I fail to understand you logic, if your concern is modify software, then PAM is designed with this in mind, on linux server almost everything want to use authentication process have PAM support build in. 

I thought your reason for dislike PAM is because it try to do too much, isn't the nsvs will be doing just as much?

----------

## lcidw

 *ccp wrote:*   

> I fail to understand you logic, if your concern is modify software, then PAM is designed with this in mind, on linux server almost everything want to use authentication process have PAM support build in. 
> 
> I thought your reason for dislike PAM is because it try to do too much, isn't the nsvs will be doing just as much?

 

You did fail to understand my logic indeed  :Wink: 

Nsvsd here, is just one package i needed to install, didn't need to modify (or add support) in other software, and like the apps don't know and don't care about nsvsd, nsvsd doesn't care about them either cause it simply doesn't have anything to do with them. Nsvsd is simply having users in my -allready existing anyway- database. That's all it does, an interface between nsswitch.conf and my MySQL db, simple and clean. Using PAM however..
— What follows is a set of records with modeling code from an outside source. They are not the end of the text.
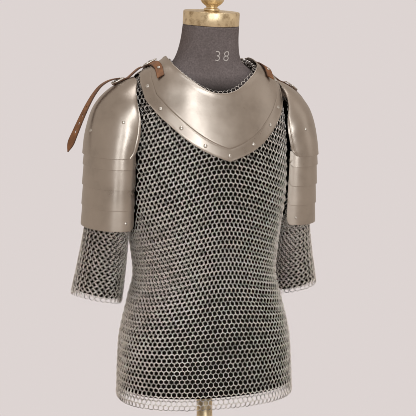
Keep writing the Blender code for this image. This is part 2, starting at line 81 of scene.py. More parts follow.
# rows of the body: length of a closed row below the chest, its upper end, the last row
knit_girth = 1.02
even_rows_top = -0.02
rows_top = 0.078
neck_row_drop = 0.005
neck_clear = 0.0105
panel_split = -0.33
# first share, last share and columns of rings around the arm in each band of a sleeve
sleeve_bands = ((0.03, 0.24, 92), (0.24, 0.50, 70), (0.50, 1.00, 56))
# first share and span of the dark sheet of painted shade inside a sleeve, its place inside the rings and its
# thickness
shade_sheet_start = 0.05
shade_sheet_span = 0.934
shade_sheet_inset = 0.0042
shade_sheet_thick = 0.0008

# widths of the gorget's borders and places of its rivets across each plate, from -1 to 1
front_border = 0.0255
back_border = 0.020
end_border = 0.012
front_rivets = (-0.785, -0.65, -0.46, -0.25, 0.01, 0.26, 0.50, 0.67, 0.82)
back_rivets = (-0.88, -0.6, -0.3, 0.0, 0.3, 0.6, 0.88)
# length of a dome and a lame from the middle to the front edge, a dome's length and its border's width
dome_girth = 0.139
lame_girth = 0.14
dome_length = 0.21
dome_border = 0.0064
# radii of the rivets' heads
gorget_rivet = 0.0043
dome_rivet = 0.0036
lame_rivet = 0.0033
joining_rivet = 0.0036
hanging_rivet = 0.0034

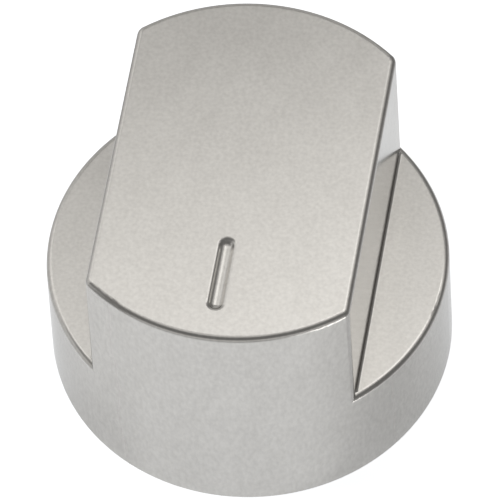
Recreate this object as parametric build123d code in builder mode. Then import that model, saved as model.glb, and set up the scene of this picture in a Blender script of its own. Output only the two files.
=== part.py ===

My concern is to _not_ modify the existing software. Using PAM will require me to rebuild quite some software with PAM support (pam USE flag), and change their configuration files (like sshd_config), and i'll have quite some PAM libraries that can do way more then i need. Software needs to know about pam, pam needs to be configured for the software.

----------

## aceFruchtsaft

 *lcidw wrote:*   

> 
> 
>  and i'll have quite some PAM libraries that can do way more then i need. 
> 
> 

 

If you don't need them, just don't build them or don't include them in your auth/account/password/session/ stack. PAM is highly modular.

 *Quote:*   

> 
> 
> Software needs to know about pam, 
> 
> 

 

True.

 *Quote:*   

> 
> 
> pam needs to be configured for the software.

 

Not true. PAM does not care what software uses it. Actually this is one of it's benefits: you can configure only a single authentication stack for all your PAM-enabled software. To me this sounds way better than configuring each service separately to access LDAP.

----------

## ccp

 *lcidw wrote:*   

>  *ccp wrote:*   I fail to understand you logic, if your concern is modify software, then PAM is designed with this in mind, on linux server almost everything want to use authentication process have PAM support build in. 
> 
> I thought your reason for dislike PAM is because it try to do too much, isn't the nsvs will be doing just as much? 
> 
> You did fail to understand my logic indeed 
> ...

 OK, now it is clear, we are talking about a pre-existing condition, not general rules  :Surprised: 

I assume you pre-existing condition also include use flag "ldap" then? otherwise you will have to rebuild your software anyway  :Smile: 

If you have ldap flag pre-build then using PAM actually let you use LDAP without modify your existing software's configuration file. But then again I am talking using PAM which require you recompile. so just take this as reference.

----------

## pactoo

Not sure what I did exactly, it has been ages since I've done this on slackware, but way back there was no need for PAM, as slackware came without PAM, but using nsswitch(.conf) for LDAP Auth worked just fine. While I really cannot recall what I have done, you may want to do a little research in this direction.

----------

## lcidw

 *pactoo wrote:*   

> Not sure what I did exactly, it has been ages since I've done this on slackware, but way back there was no need for PAM, as slackware came without PAM, but using nsswitch(.conf) for LDAP Auth worked just fine. While I really cannot recall what I have done, you may want to do a little research in this direction.

 

Tehee, that's exactly what i want  :Smile:  Once i find some time again to play with it, i'll update the thread.

----------